Columnistas

Lecciones de democracia

En la escuela nuestras educadoras hacían su mejor esfuerzo por enseñarnos los principios de la vida democrática, con su fe inquebrantable que vendrían tiempos mejores. Eran los años de los gobiernos militares, cuando no había elecciones y las autoridades eran elegidas desde la cúpula castrense.

No había campañas políticas, ni actividades proselitistas de los partidos. Instituciones como el Congreso Nacional, el Tribunal de Elecciones, las Corporaciones Municipales, entre otras, no funcionaban “por causas de fuerza mayor”.

Sin embargo, en una acción que hoy me parece subversiva –en el fondo y en la forma- año con año, elegíamos democráticamente “la directiva del grado”, con la participación de todas y todos mis compañeros. Recuerdo bien que la posibilidad de elegir o ser electa era igual, sin discriminación alguna, pues no importaba el sexo o condiciones particulares del niño o niña (tuvimos presidentas y presidentes).
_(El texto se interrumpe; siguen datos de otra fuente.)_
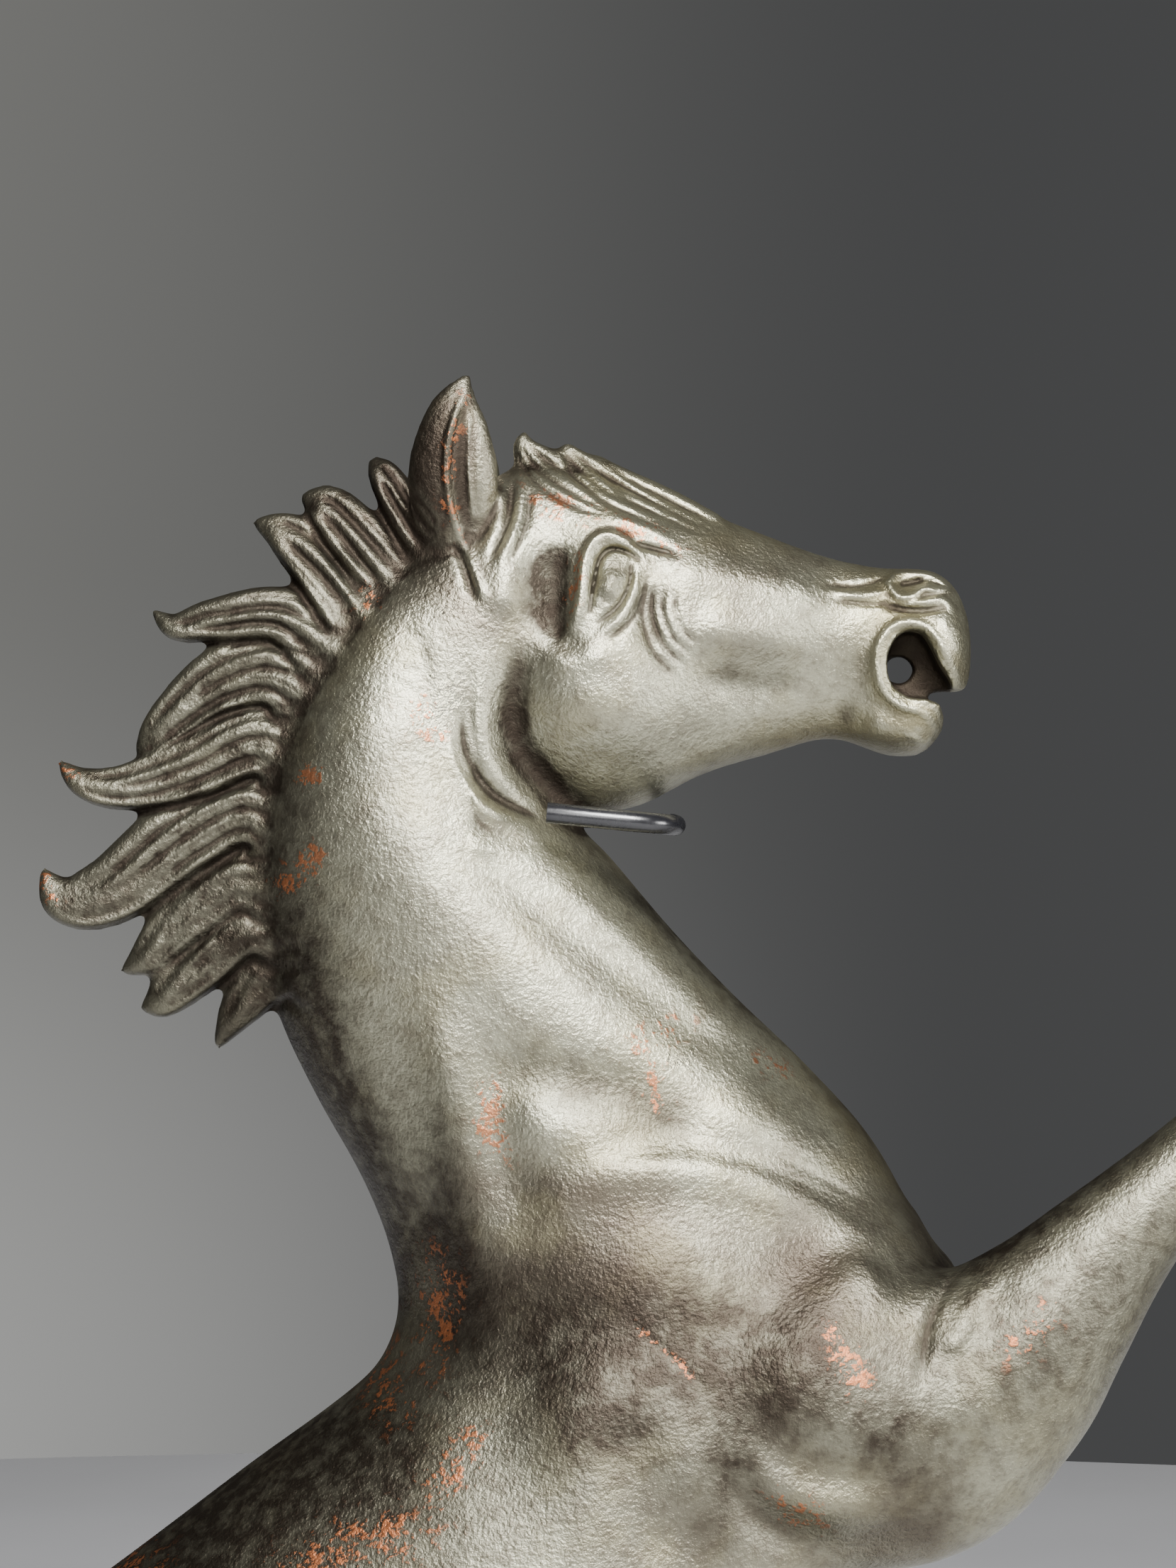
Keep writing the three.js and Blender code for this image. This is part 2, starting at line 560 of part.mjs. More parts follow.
function receiver() {
  const half = point(RECEIVER.length / 2, 0, 0);
  const along = (radius, extra) => bar(
    RECEIVER_AT.clone().sub(half).sub(extra), RECEIVER_AT.clone().add(half).add(extra), radius, 20);
  const armHole = bar(RECEIVER_AT.clone().add(point(0, RECEIVER.bore + GAP, 0)),
    RECEIVER_AT.clone().add(point(0, 6, 0)), 1 + GAP, 12);
  const screwHole = bar(RECEIVER_AT, RECEIVER_AT.clone().add(point(0, 0, 6)), GRUB_SCREW.radius + GAP, 12);
  return along(RECEIVER.outer, point(0, 0, 0))
    .subtract(along(RECEIVER.bore, point(1, 0, 0)))
    .subtract(armHole)
    .subtract(screwHole);
}

function grubScrew() {
  const foot = RECEIVER_AT.clone().add(point(0, 0, CLIP.rod + GAP));
  const head = foot.clone().add(point(0, 0, GRUB_SCREW.length));
  const recess = bar(head.clone().add(point(0, 0, -0.7)), head.clone().add(point(0, 0, 1)), GRUB_SCREW.recess, 6);
  return bar(foot, head, GRUB_SCREW.radius, 16).subtract(recess);
}

// The route of the clip's rod, in from the far side, round the front of the throat and back along
// the near side, where it rises a little. It can start part of the way along the front.
function clipRoute(startY, endX) {
  const { z, farY, nearY, frontX, corner } = CLIP;
  const rise = (x) => z + (frontX - x) * 0.1;
  const route = new THREE.CurvePath();
  if (startY > farY - corner) {
    const turn = point(frontX - corner, farY, z);
    route.add(new THREE.LineCurve3(point(POST.x - 5, farY, z), turn));
    route.add(new THREE.QuadraticBezierCurve3(turn, point(frontX, farY, z), point(frontX, farY - corner, z)));
  }
  const bend = point(frontX, nearY + corner, z);
  const along = point(frontX - corner, nearY, rise(frontX - corner));
  route.add(new THREE.LineCurve3(point(frontX, Math.min(startY, farY - corner), z), bend));
  route.add(new THREE.QuadraticBezierCurve3(bend, point(frontX, nearY, rise(frontX)), along));
  route.add(new THREE.LineCurve3(along, point(endX, nearY, rise(endX))));
  return route;
}

function swept(radius, hole, extrudePath, steps) {
  const section = new THREE.Shape().absarc(0, 0, radius, 0, 2 * Math.PI);
  if (hole > 0) section.holes.push(new THREE.Path().absarc(0, 0, hole, 0, 2 * Math.PI, true));
  return solid(new THREE.ExtrudeGeometry(section, { steps, extrudePath, curveSegments: 4 }));
}

function throatRest() {
  piece("support_post", supportPost(), BLACK_STEEL);
  piece("clip_receiver", receiver(), BLACK_STEEL);
  piece("clip_grub_screw", grubScrew(), ZINC);
  piece("throat_clip", swept(CLIP.rod, 0, clipRoute(CLIP.farY, SLEEVE.endX + 1.6), 32), BLACK_STEEL);
  piece("clip_sleeve", swept(SLEEVE.outer, SLEEVE.inner, clipRoute(SLEEVE.startY, SLEEVE.endX), 18), SLEEVE_PLASTIC);
}

castings();
base();
throatRest();

export default statuette;
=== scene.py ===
"""A patinated bronze statuette of a rearing horse, on a stone plinth with a rod rest at its throat."""

import math

import bmesh
import bpy
import numpy as np
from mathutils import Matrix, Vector


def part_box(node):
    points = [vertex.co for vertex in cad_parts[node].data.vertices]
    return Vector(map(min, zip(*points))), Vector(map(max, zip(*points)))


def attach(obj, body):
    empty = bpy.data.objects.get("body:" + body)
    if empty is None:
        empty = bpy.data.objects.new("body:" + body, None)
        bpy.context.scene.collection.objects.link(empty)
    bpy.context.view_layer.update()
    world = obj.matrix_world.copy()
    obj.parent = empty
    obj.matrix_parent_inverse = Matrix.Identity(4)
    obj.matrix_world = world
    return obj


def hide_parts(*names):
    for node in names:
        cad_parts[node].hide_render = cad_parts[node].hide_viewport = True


bl_info = {
    "name": "Rearing horse bronze",
    "version": (1, 0, 0),
    "blender": (4, 5, 0),
    "location": "View3D > Sidebar > Bronze",
    "description": "Models a rearing horse bronze, its plinth and its throat rest round the CAD frame",
    "category": "Object",
}

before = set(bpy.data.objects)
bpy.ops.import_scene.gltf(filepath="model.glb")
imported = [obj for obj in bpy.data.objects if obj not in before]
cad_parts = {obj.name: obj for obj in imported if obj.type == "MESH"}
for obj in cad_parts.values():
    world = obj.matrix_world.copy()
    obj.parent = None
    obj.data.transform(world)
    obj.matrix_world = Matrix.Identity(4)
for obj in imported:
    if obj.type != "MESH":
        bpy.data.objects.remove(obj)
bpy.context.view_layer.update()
MM = 0.001
SIDES = {"left": 1, "right": -1}  # the horse's left is +Y
VIEW_X, VIEW_Z = 0.02922, 0.21738  # the camera looks along +Y at this place on the middle plane

# ---- the horse's measures, in millimetres -------------------------------------------------------
# The masses are seen from the side. Each section is (top x, top z, bottom x, bottom z, half-width,
# belly), and belly above 0 puts the widest part below the middle.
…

Había entre nosotros hijos e hijas de esforzados obreros, de profesionales, de parejas y de madres solteras, más de alguno con holgura o dificultades económicas. Compartíamos el salón de clases hondureños y extranjeros. La mayoría éramos del país, excepto un chileno, un argentino, una uruguaya, varios nicaragüenses (con el paso de los años entendí que se trataba de hijos de exiliados políticos, pero a esto me referiré más adelante). Todos podíamos votar o ser propuestos para la directiva.

El día de la elección de la directiva del grado era una ocasión especial, que concluía con una pequeña celebración. Vencedores y vencidos compartíamos bocadillos, comentarios y risas, después de un conteo que se saldaba con rayitas escritas con tiza sobre la pizarra verde. No recuerdo mucho sobre las propuestas que hacían los candidatos y candidatas, pero sí que los ganadores tenían la honrosa distinción de representar al grado en las actividades escolares, intra y extramuros.

Para nuestros amiguitos extranjeros era una suerte de reivindicación simbólica: sus padres debieron abandonar sus hogares y realidades, salvando el pellejo inclusive, pero ellos podían aprender el ejercicio de este derecho esencial de la democracia en Honduras (¡vaya paradoja!). En aquellos días difícilmente podíamos entender el valor de lo que nuestras maestras organizaban para nosotros con tanta dedicación. Siempre había ganadores y quien quedaba en segundo lugar, aceptaba el resultado mientras enjugaba una lagrimita, cooperando siempre con quien resultaba triunfador.

También en casa las decisiones hogareñas trascendentales eran asuntos que papá y mamá sometían a debate democrático y por “el bien común” (como el destino del paseo dominical o con quien se disfrutarían las fiestas de fin de año), siendo las preferencias siempre balanceadas: mi padre, con mi madre -su media naranja- hacían valer consensos imposibles, sin que ninguno rebatiera luego la decisión, pues era final y se respetaba.

Los niños aprendemos y practicamos lo que nos enseñan y demuestran los adultos. Valga la reflexión, a propósito de las lecciones que nos han regalado las dirigencias de nuestra imperfecta democracia en estos aciagos tiempos.